As a second parliamentary vote next Tuesday looks set to approve Pashinyan as prime minister, Armenia looks finally to be walking back from the brink. But the road has not always been easy.
“It was quite hard work bringing the sides together,” says Mr Sarkissian. “I did things that are not usually expected of a president, such as going into the crowds. But you couldn’t do your job by simply sitting in an office.”
The president’s 21 April visit to a protest rally in Republic Square was a turning point in the protests.
Many on the square – Mr Pashinyan included – remained suspicious of the president, still seen as a loose ally of the prime minister.
Some attacked him over his historic British citizenship. But Mr Sarkissian says he enjoyed a “fantastic” experience on the square and describes his relations with the protest leader as “constructive”.
As the two men shouted into each other’s ears, the president promised to arrange a meeting with Mr Sargsyan for the very next day.
“The one thing I emphasised was that this must be decided by dialogue and within the constitution,” he says.
On 22 April, Mr Sargsyan and Mr Pashinyan met, but they failed to reach an agreement. And a few hours later, the situation threatened to get out of control when the protest leader, two fellow MPs and 200 supporters were plucked from a rally by police.
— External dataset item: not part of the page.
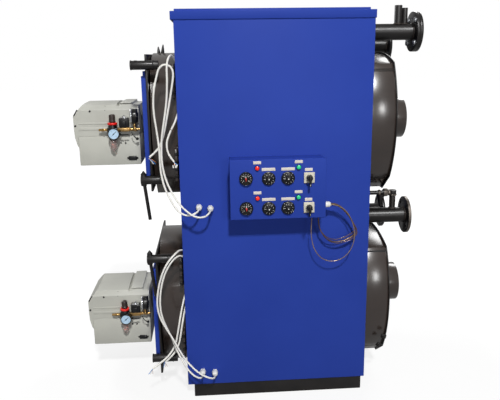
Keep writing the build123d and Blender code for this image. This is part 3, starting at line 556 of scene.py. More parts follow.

President Sarkissian says this was not a development he welcomed. He says he responded by convened a meeting with Mr Sargsyan and his leading officials the next day. They met in his modest residence in central Yerevan. And there, it seems, Mr Sargsyan’s future was decided.
“Confidential meetings will remain confidential, but you can make your judgments from the results,” says Mr Sarkissian.
“Straight from the meeting, the deputy prime minister went with a warrant to release the parliamentarians. And a couple of hours later, Prime Minister Serzh Sargsyan resigned.”
The 65-year old says he intends to stay on in his role for the foreseeable future, casting himself as the father of a young nation of “survivors”.
“We are all learning, and I’m ready to get involved again if things go wrong,” he says. “I’m ready to stand between police and protesters if I have to.”
Swept along with mass popular support, Armenia’s uprising and the road to Mr Pashinyan’s likely premiership have been remarkably bloodless.
But it might not continue thus. The country’s old elite still hold a grip over most of the levers of power. Corrupt forces still control the country’s electoral systems, which will be crucial in in any snap parliamentary vote. And the decapitated ruling Republican Party is unlikely to miss a chance to strike back at some point in the near future.
Mr Sarkissian hints at the problems that lie ahead for Armenia’s revolutionary leadership.
“Mr Pashinyan has shown himself to be a very talented politician, with an acute sense of public opinion,” he says.
“But running the government provides a completely a different challenge. He will have to provide answers to all the questions he has asked. And people will have to realise that not everything that went before was black, and not everything will be white tomorrow.”
But for the first time in a long time, the president is confident that Armenia is finally heading for less choppier waters.
“The models have become predictable again,” he says. “And I’m proud of that.”